Search form


Edna Valencia Murillo, a life changed by the Atlantic Dialogues

In December 2019 in Marrakesh, Edna was already explaining how she was looking to raise the visibility of Africa in Latin America, “two continents that are related but don’t know each other”. At the same time, she was working to raise awareness and change the narrative and perceptions on the aesthetics of Black women: “Because they are beautiful too, even if it’s not according to the European standards”.

Being herself a reference on black identity for her generation, she explains that 13 million people, on a total population of 51 million, are of African descent in Colombia. “I want to connect black women with their heritage, their natural hair and skin, and stop using chemicals that are dangerous for their health and their self-esteem.”

How did the Atlantic Dialogues change her life in 2019, as a young Emerging leader? Marrakesh was her first trip ever in Africa. She transformed the ADEL program into an opportunity to go further and know more. From Morocco, she went to Senegal, where visits in Gorée inspired her poetry. In March 2021, she went back to Africa, this time to the MASA (Marché des Arts et du Spéctacle Africain) Festival in Ivory Coast, where she met a lot of people in the cultural field.

She has also kept in touch with some of the Atlantic Dialogues guests she met during the conference in Marrakesh. In February 2020, she has for instance helped William, from the NBA Basketball Team, do a tour and meet Afro-Colombian leaders in sports and journalism. She took him to her community in Quibdo, the capital city of the region of Chocó (82 % of Afro-Colombians), where the lack of opportunities is “the same as in rural areas in Africa”. They attended the Black History Month at the US Embassy in Bogota, and conducted a workshop with a young basketball team.

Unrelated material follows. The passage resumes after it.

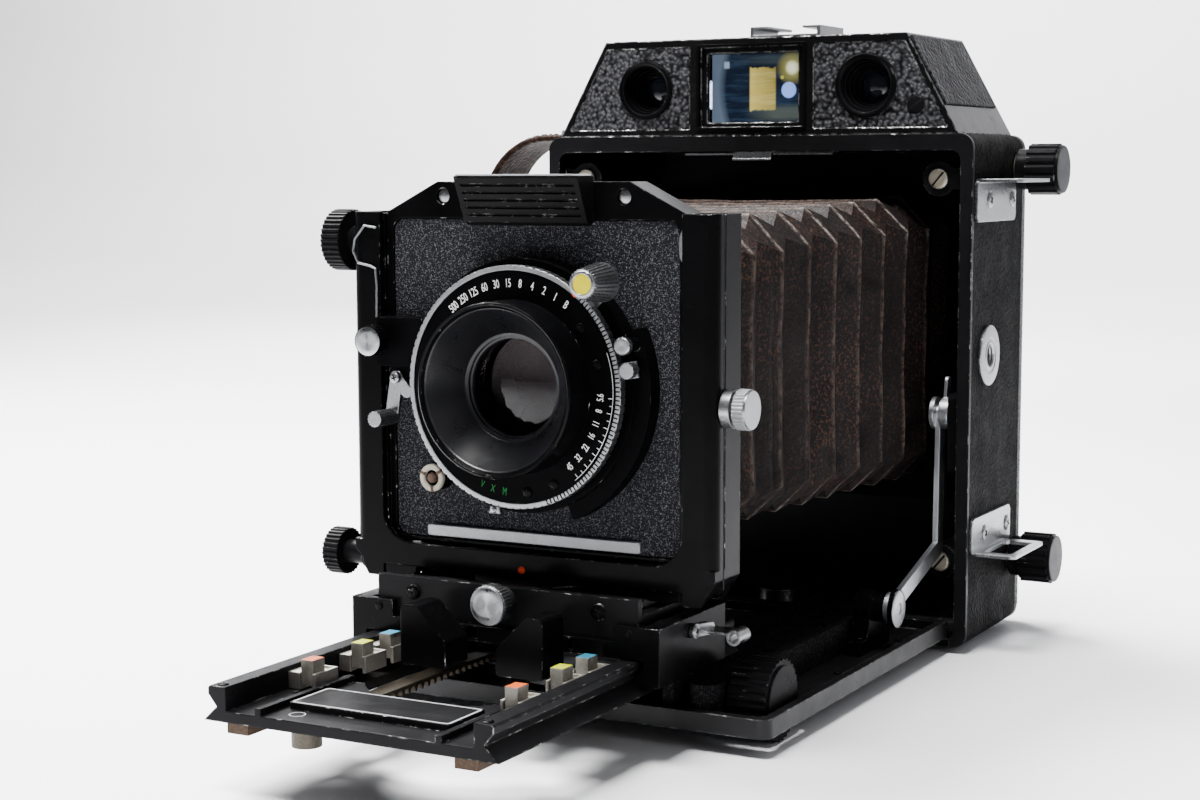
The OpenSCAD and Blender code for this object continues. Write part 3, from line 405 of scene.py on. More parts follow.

Edna leads a busy and enriching life. After one month in Cuba, then two weeks in Spain for a festival, she came back to Bogota in November 2021 to meet another AD guest: Thione Niang, the Senegalese former campaign advisor of Barack Obama, who did a lot for the election of the first US Black president with the Democrats Youth. Back in Senegal since 2018, as the head of an agricultural enterprise, Thione Niang had toured Colombia with Edna, through Medellin for the NegroFest festival and Cartagena de Indias and San Basilio de Palenque – a fortified town founded in 1603 by African slaves who freed themselves, belonging since 2005 to the World Patrimony of Unesco.

Edna and Thione are planning to work on a documentary to show the connection between Colombia and Senegal, a subject Edna is very passionate about: “We have our own balafon in marimba music in Colombia, but we don’t know it’s an African instrument !”

Belleza Negra, the cultural center she will open in February 2022 in Cali, “a town with more Black people” – 27 % of the population, vs 10 % in Bogota – will be an “identity and aesthetic center”. A lot more than a beauty and hair salon. “There will be a library to sell African writers, a cine-forum space, fashion events, workshops and more”. Edna will launch her own book, La sombra del Baobab, “The Baobab’s Shadow”, a mix between poetry writings and an essay on Black issues and her personal experience of racism in Latin America.

In 2022, she plans on going back to Africa and get her citizenship in Sierra Leone, as her DNA test shows she is from this West African country. She will also launch her podcast as an independent journalist, freer than ever.

Valencia Murillo

In her very energetic way and a waterfall of words, Edna Valencia Murillo explains how the Atlantic Dialogues 2019 have been a life changer. At the time of her participation in the Atlantic Dialogues Emerging Leaders program in 2019, she was a Colombian news anchor for France 24 in Spanish, working from Bogota, a job she left in September 2021 to follow a more independent route. During the pandemic, she has written a book, built her platform “to connect black people in Colombia with African leaders”, and prepared the opening of her cultural center/hair salon, Belleza Negra  - “Black Beauty” in Spanish. In addition to these noteworthy achievements, she has been consulting for Disney Animation Studios since July 2021 on black representation in a movie called Encanto, shot in Colombia.